In January, 2006, elsewhere in China, Dr. Dorman was very put out, and no wonder. “Last week” he writes, “I saw a brand new stall had appeared in the market, with music playing and women in colourful attire that I would guess came from the far west of China. and a large display of fur coats, gloves and the like for sale. And, hanging from the canopy, several complete skins of large wild felines.

“Two were tigers, or if not, something I have never seen before that very greatly resembles a tiger. Whatever they were, they were all protected species.”

Planning to challenge the stall holder, he came back, two days later, with a translator, but the stall was gone. “Back to mountain,” explained the translator, “Get more. Return next year...”

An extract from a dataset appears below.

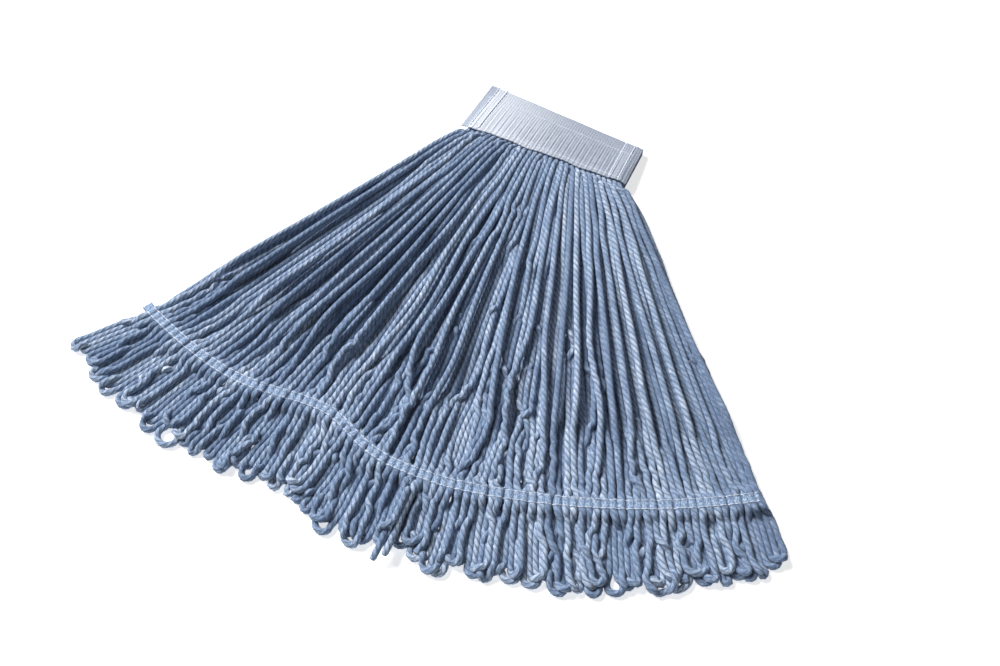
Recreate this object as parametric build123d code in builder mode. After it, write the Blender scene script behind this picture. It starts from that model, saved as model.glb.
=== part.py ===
from build123d import *
import math
import os

# Looped-end string mop head, lying folded and flat. Millimetres, +Z up.
# Origin: the middle of the headband's underside. X runs along the headband,
# and the yarn fans out towards -Y.

# ---- headband: one wide tape folded in half over the middle of the yarn ----
headband_length = 165.0
headband_drop = 61.0
tape_thickness = 1.2
fold_radius = 4.0
mouth_thickness = 14.0
hem_width = 9.0
hem_thickness = 1.0
seam_thread = 1.0
seam_depth = 0.5
mouth_seam_inset = 5.0
upper_seam_inset = 14.0
side_seam_inset = 17.0

# ---- yarn: the legs fan out from the headband's mouth ----
fan_left_deg = -24.5
fan_right_deg = 43.5
leg_left = 341.0
leg_right = 320.0
leg_turn = 0.55
kink_depth = 19.0
kink_share = 0.335
kink_spread_left = 0.11
kink_spread_right = 0.075
yarn_spread = 160.0
yarn_head_thickness = 11.0
yarn_diameter = 5.8
bundles = 8
stations_per_bundle = 2

# ---- tail band: two narrow tapes sewn across the legs of each half ----
band_width = 12.0
band_tape = 0.8
band_yarn = 4.2
band_seam_gap = 6.5
band_seam_thread = 0.9
band_seam_depth = 0.4
tuck_length = 9.0
tuck_overhang = 6.0

# ---- fringe: the looped ends past the tail band ----
fringe_left = 74.0
fringe_right = 62.0
fringe_thickness = 5.5
loose_end_bundle = 4
loose_end_slot = 18.0

# ---- clearances ----
half_gap = 0.3
mouth_gap = 1.0
core_gap = 0.2

# ---- places worked out from the sizes above ----
mouth_y = -headband_drop / 2
fold_y = headband_drop / 2
yarn_mouth_y = mouth_y - mouth_gap
band_thickness = 2 * band_tape + band_yarn
reach = max(leg_left, leg_right)
taper = (yarn_head_thickness - band_thickness) / reach
stations = bundles * stations_per_bundle

os.makedirs("parts", exist_ok=True)


def finish(part, name):
    """Label a finished piece and write it as its own STEP file."""
    part.label = name
    export_step(part, f"parts/{name}.step")


# ---- the fan: a leg leaves the mouth at the share u of the headband's length ----
def leg_length(u):
    """From the mouth to the middle of the tail band.

    The right-hand legs are shorter, and a few left of the middle are drawn in
    to make a kink in the band: a bell curve, steeper on its right.
    """
    plain = leg_left + (leg_right - leg_left) * max(0.0, (u - leg_turn) / (1 - leg_turn))
    spread = kink_spread_left if u < kink_share else kink_spread_right
    return plain - kink_depth * math.exp(-(((u - kink_share) / spread) ** 2))


def fringe_length(u):
    return fringe_left + (fringe_right - fringe_left) * u


def leg_point(u, distance):
    """The place on leg u that lies this far from the mouth."""
    turn = math.radians(fan_left_deg + (fan_right_deg - fan_left_deg) * u)
    x = yarn_spread * (u - 0.5) + distance * math.sin(turn)
    return (x, yarn_mouth_y - distance * math.cos(turn))


def at_mouth(u):
    return 0.0


def at_band(offset):
    """A line across the legs, this far past the middle of the tail band."""
    return lambda u: leg_length(u) + offset


def at_tips(u):
    return leg_length(u) + band_width / 2 + fringe_length(u)


def bundle_shares(number):
    """The shares of the headband's length at which one bundle's outline has its corners."""
    first = number * stations_per_bundle
    return [i / stations for i in range(first, first + stations_per_bundle + 1)]


def fan_outline(shares, near, far):
    """The closed outline between two lines across the fan, over these shares of it."""
    inner = [leg_point(u, near(u)) for u in shares]
    outer = [leg_point(u, far(u)) for u in reversed(shares)]
    return inner + outer


def fan_slab(outline, bottom, top):
    """A flat slab of the fan between two heights."""
    with BuildPart() as slab:
        with BuildSketch(Plane.XY.offset(bottom)):
            with BuildLine():
                Polyline(*outline, close=True)
            make_face()
        extrude(amount=top - bottom)
    return slab.part


def sloping_plane(head_height, slope):
    """A plane at head_height above the mouth line that falls by slope towards the tail."""
    return Plane(origin=(0, yarn_mouth_y, head_height), x_dir=(1, 0, 0), z_dir=(0, -slope, 1))


# ---- the tail band's line, and the height at which it holds the front half up ----
all_shares = [i / stations for i in range(stations + 1)]
band_points = [Vector(*leg_point(u, leg_length(u))) for u in all_shares]
band_length = sum((b - a).length for a, b in zip(band_points, band_points[1:]))
nearest_drop = min(yarn_mouth_y - point.Y for point in band_points) - band_width / 2
front_base = max(band_thickness, yarn_head_thickness - taper * nearest_drop) + half_gap
print("tail band length", round(band_length), "front half starts at", round(front_base, 2))


# ---- headband: the back half, which the front half mirrors ----
half_turn = math.atan2(mouth_thickness / 2 - fold_radius, headband_drop)
meeting_plane = Plane(
    origin=(0, fold_y, fold_radius),
    x_dir=(1, 0, 0),
    z_dir=(0, math.sin(half_turn), math.cos(half_turn)),
)
back_limit = meeting_plane.offset(-half_gap / 2)
bend_y = fold_y - fold_radius
inner_radius = fold_radius - tape_thickness


def headband_seams():
    """Thread sunk flush with the tape: two seams along it and one near each end."""
    lower = mouth_y + mouth_seam_inset
    upper = bend_y - upper_seam_inset
    side = headband_length / 2 - side_seam_inset
    with BuildPart() as seams:
        with BuildSketch():
            with Locations((0, lower), (0, upper)):
                Rectangle(headband_length, seam_thread)
            with Locations((-side, (lower + upper) / 2), (side, (lower + upper) / 2)):
                Rectangle(seam_thread, upper - lower)
        extrude(amount=seam_depth)
    return seams.part


def headband_tape():
    """Flat panel with a quarter round at the fold, and grooves where its seams sink in."""
    with BuildPart() as tape:
        with BuildSketch(Plane.YZ.offset(-headband_length / 2)):
            with BuildLine():
                Line((mouth_y, 0), (bend_y, 0))
                CenterArc((bend_y, fold_radius), fold_radius, -90, 90)
                Line((fold_y, fold_radius), (bend_y + inner_radius, fold_radius))
                CenterArc((bend_y, fold_radius), inner_radius, 0, -90)
                Line((bend_y, tape_thickness), (mouth_y, tape_thickness))
                Line((mouth_y, tape_thickness), (mouth_y, 0))
            make_face()
        extrude(amount=headband_length)
        split(bisect_by=back_limit, keep=Keep.BOTTOM)
        add(headband_seams(), mode=Mode.SUBTRACT)
    return tape.part


def headband_hem(side):
    """The tape's cut end, turned in and laid between the tape and the yarn."""
    centre_x = side * (headband_length - hem_width) / 2
    with BuildPart() as hem:
        with BuildSketch(Plane.XY.offset(tape_thickness)):
            with Locations((centre_x, (mouth_y + bend_y) / 2)):
                Rectangle(hem_width, bend_y - mouth_y)
        extrude(amount=hem_thickness)
    return hem.part


def headband_yarn():
    """The yarn inside the tape: pressed thin at the fold and thicker at the mouth."""
    core_length = headband_length - 2 * (hem_width + core_gap)
    with BuildPart() as yarn:
        with BuildSketch(Plane.YZ.offset(-core_length / 2)):
            with BuildLine():
                Line((mouth_y, tape_thickness), (bend_y, tape_thickness))
                CenterArc((bend_y, fold_radius), inner_radius, -90, 90)
                Line((bend_y + inner_radius, fold_radius), (bend_y, mouth_thickness / 2))
                Line((bend_y, mouth_thickness / 2), (mouth_y, mouth_thickness / 2))
                Line((mouth_y, mouth_thickness / 2), (mouth_y, tape_thickness))
            make_face()
        extrude(amount=core_length)
        split(bisect_by=back_limit, keep=Keep.BOTTOM)
    return yarn.part


headband_pieces = {
    "tape": headband_tape(),
    "seams": headband_seams(),
    "hem_left": headband_hem(-1),
    "hem_right": headband_hem(1),
    "yarn": headband_yarn(),
}
for piece, solid in headband_pieces.items():
    finish(solid, f"headband_back_{piece}")
    finish(mirror(solid, about=meeting_plane), f"headband_front_{piece}")


# ---- yarn bundles: sectors of the fan, thick at the mouth and thin at the tail band ----
def yarn_bundle(number, under, over):
    outline = fan_outline(bundle_shares(number), at_mouth, at_band(-band_width / 2))
    with BuildPart() as bundle:
        add(fan_slab(outline, 0, 2 * yarn_head_thickness + front_base))
        split(bisect_by=over, keep=Keep.BOTTOM)
        split(bisect_by=under, keep=Keep.TOP)
    return bundle.part


def fringe_bundle(number, bottom):
    """The looped ends of one bundle, past the tail band."""
    outline = fan_outline(bundle_shares(number), at_band(band_width / 2), at_tips)
    return fan_slab(outline, bottom, bottom + fringe_thickness)


def loose_end_gap():
    """The straight gap that the loose ends part in the front fringe, along one leg."""
    far = at_tips(loose_share)
    middle_x, middle_y = leg_point(loose_share, far)
    heading = math.radians(fan_left_deg + (fan_right_deg - fan_left_deg) * loose_share)
    across = (math.cos(heading), math.sin(heading), 0)
    with BuildPart() as gap:
        with BuildSketch(Plane(origin=(middle_x, middle_y, front_base), x_dir=across)):
            Rectangle(loose_end_slot, 2 * fringe_left + band_width)
        extrude(amount=fringe_thickness)
    return gap.part


def front_fringe_bundle(number):
    with BuildPart() as fringe:
        add(fringe_bundle(number, front_base))
        if number in (loose_end_bundle - 1, loose_end_bundle):
            add(loose_end_gap(), mode=Mode.SUBTRACT)
    return fringe.part


floor_plane = Plane.XY
back_top = sloping_plane(yarn_head_thickness, taper)
front_bottom = sloping_plane(yarn_head_thickness + half_gap, taper)
front_head = 2 * yarn_head_thickness + half_gap
front_top = sloping_plane(front_head, (front_head - front_base - band_thickness) / reach)
loose_share = loose_end_bundle / bundles
for number in range(bundles):
    finish(yarn_bundle(number, floor_plane, back_top), f"back_yarn_{number + 1}")
    finish(yarn_bundle(number, front_bottom, front_top), f"front_yarn_{number + 1}")
    finish(fringe_bundle(number, 0), f"back_fringe_{number + 1}")
    finish(front_fringe_bundle(number), f"front_fringe_{number + 1}")


# ---- tail bands: pressed yarn between a lower and an upper tape, with two seams ----
def band_strip(near, far, bottom, top):
    return fan_slab(fan_outline(all_shares, at_band(near), at_band(far)), bottom, top)


def band_seams(top):
    """Two lines of thread, sunk flush with the upper tape."""
    reach_out = (band_seam_gap + band_seam_thread) / 2
    reach_in = (band_seam_gap - band_seam_thread) / 2
    with BuildPart() as seams:
        add(band_strip(-reach_out, -reach_in, top - band_seam_depth, top))
        add(band_strip(reach_in, reach_out, top - band_seam_depth, top))
    return seams.part


for half, base in (("back", 0.0), ("front", front_base)):
    edge = band_width / 2
    seams = band_seams(base + band_thickness)
    with BuildPart() as upper_tape:
        add(band_strip(-edge, edge, base + band_tape + band_yarn, base + band_thickness))
        add(seams, mode=Mode.SUBTRACT)
    finish(upper_tape.part, f"{half}_tail_band_upper")
    finish(band_strip(-edge, edge, base, base + band_tape), f"{half}_tail_band_lower")
    finish(band_strip(-edge, edge, base + band_tape, base + band_tape + band_yarn), f"{half}_tail_yarn")
    finish(seams, f"{half}_tail_seams")


# ---- the tail band's left end, folded over on itself past the outermost leg ----
outward = math.radians(180 + fan_left_deg)
tuck_plane = Plane(
    origin=(*leg_point(0, leg_length(0)), front_base),
    x_dir=(math.cos(outward), math.sin(outward), 0),
)
with BuildPart() as tuck:
    with BuildSketch(tuck_plane):
        with Locations((tuck_overhang / 2, 0)):
            Rectangle(tuck_overhang, tuck_length)
    extrude(amount=band_thickness)
finish(tuck.part, "front_tail_tuck")


# ---- two cut yarn ends that lie in the gap, each a limp tube from the band to the tips ----
def beside_leg(share, along, aside, height):
    """A place beside a leg: along it from the tail band's far edge, and off to its right."""
    heading = math.radians(fan_left_deg + (fan_right_deg - fan_left_deg) * share)
    x, y = leg_point(share, leg_length(share) + band_width / 2 + along)
    return (x + aside * math.cos(heading), y + aside * math.sin(heading), height)


def tube(points, diameter):
    """Straight runs joined by arcs as large as the runs allow, with a round section."""
    radii = []
    for before, corner, after in zip(points, points[1:], points[2:]):
        arriving = Vector(corner) - Vector(before)
        leaving = Vector(after) - Vector(corner)
        half_angle = math.radians(arriving.get_angle(leaving)) / 2
        shorter = min(arriving.length, leaving.length)
        radii.append(0.45 * shorter / math.tan(half_angle))
    print("bend radii", [round(radius, 1) for radius in radii])
    with BuildPart() as cord:
        with BuildLine() as route:
            FilletPolyline(*points, radius=radii)
        with BuildSketch(Plane(origin=route.line @ 0, z_dir=route.line % 0)):
            Circle(diameter / 2)
        sweep()
    length = sum(edge.length for edge in route.edges())
    section = math.pi * (diameter / 2) ** 2
    print("tube length", round(length, 1), "volume", round(cord.part.volume))
    print("section times length", round(section * length))
    return cord.part


loose_height = front_base + fringe_thickness / 2
loose_routes = {
    "loose_yarn_end_1": [(0.4, -4.0), (17, -3.5), (35, -5.0), (53, -4.0), (70, -5.5)],
    "loose_yarn_end_2": [(0.8, 3.5), (15, 4.0), (31, 2.5), (48, 3.0), (64, 1.5)],
}
for name, route_points in loose_routes.items():
    points = [beside_leg(loose_share, along, aside, loose_height) for along, aside in route_points]
    finish(tube(points, yarn_diameter), name)
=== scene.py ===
# %% [markdown]
# # A looped-end string mop
#
# A wet mop head as it lies on a table: a wide knitted tape folded over the middle of a few long
# cotton yarns, which fan out in two layers, cross a narrow stitched tail band and turn round in a
# fringe of loops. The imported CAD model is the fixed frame. It gives every place and size here, and
# the pieces made below stand where its plain solids are.

import math

import bpy
import numpy as np
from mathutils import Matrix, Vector


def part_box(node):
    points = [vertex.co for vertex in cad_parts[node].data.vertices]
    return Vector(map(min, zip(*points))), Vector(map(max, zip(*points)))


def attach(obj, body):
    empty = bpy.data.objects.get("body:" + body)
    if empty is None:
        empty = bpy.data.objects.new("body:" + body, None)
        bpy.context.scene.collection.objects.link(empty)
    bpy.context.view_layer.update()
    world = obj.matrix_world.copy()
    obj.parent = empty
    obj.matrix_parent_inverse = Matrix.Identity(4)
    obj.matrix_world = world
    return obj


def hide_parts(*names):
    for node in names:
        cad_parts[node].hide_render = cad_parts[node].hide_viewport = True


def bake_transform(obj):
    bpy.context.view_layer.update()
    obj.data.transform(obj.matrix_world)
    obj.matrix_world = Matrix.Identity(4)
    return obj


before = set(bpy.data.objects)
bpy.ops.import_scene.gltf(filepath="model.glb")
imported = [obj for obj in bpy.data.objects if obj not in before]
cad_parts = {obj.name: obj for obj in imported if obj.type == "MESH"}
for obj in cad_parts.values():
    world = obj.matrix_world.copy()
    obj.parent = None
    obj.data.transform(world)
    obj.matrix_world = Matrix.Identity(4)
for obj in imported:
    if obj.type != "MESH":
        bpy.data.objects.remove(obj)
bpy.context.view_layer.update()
MM = 0.001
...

Most of Jeremy’s letters underline bring home lucky we are to live in Ireland. Only 21 of our rivers achieve EU water quality rating but consider his 2013 report from Phnom Penh, Cambodia: “I walked beside the river, with difficulty - the pavements are rarely free from cars, motor-bikes, food stalls or rubbish - and watched water hyacinths, polystyrene lunch boxes and nappies float by on the sewage coloured river, sat at a cafe with a view of a huge traffic jam, in the company of several unpleasant-looking tourists with vests and tattoos, then took your advice and had lunch at the Foreign Correspondents’ Club. The same tourists seemed to be there, and over a meagre fish curry, I could now look down on the traffic jam and not breathe in as much carbon monoxide. Upon emerging, I was accosted by the one of the tough looking women who plod around all day selling steaming snails and tiny bivalves, or unidentified, motorbike exhaust fume-infused fried organisms.”

Other letters recount his search for Livingston’s grave by country bus and bicycle taxi in the heart of Africa, narrow escapes from riots in Kenya and No Sherry police in Saudi Arabia.

How wholesome is Ireland. He should write a book!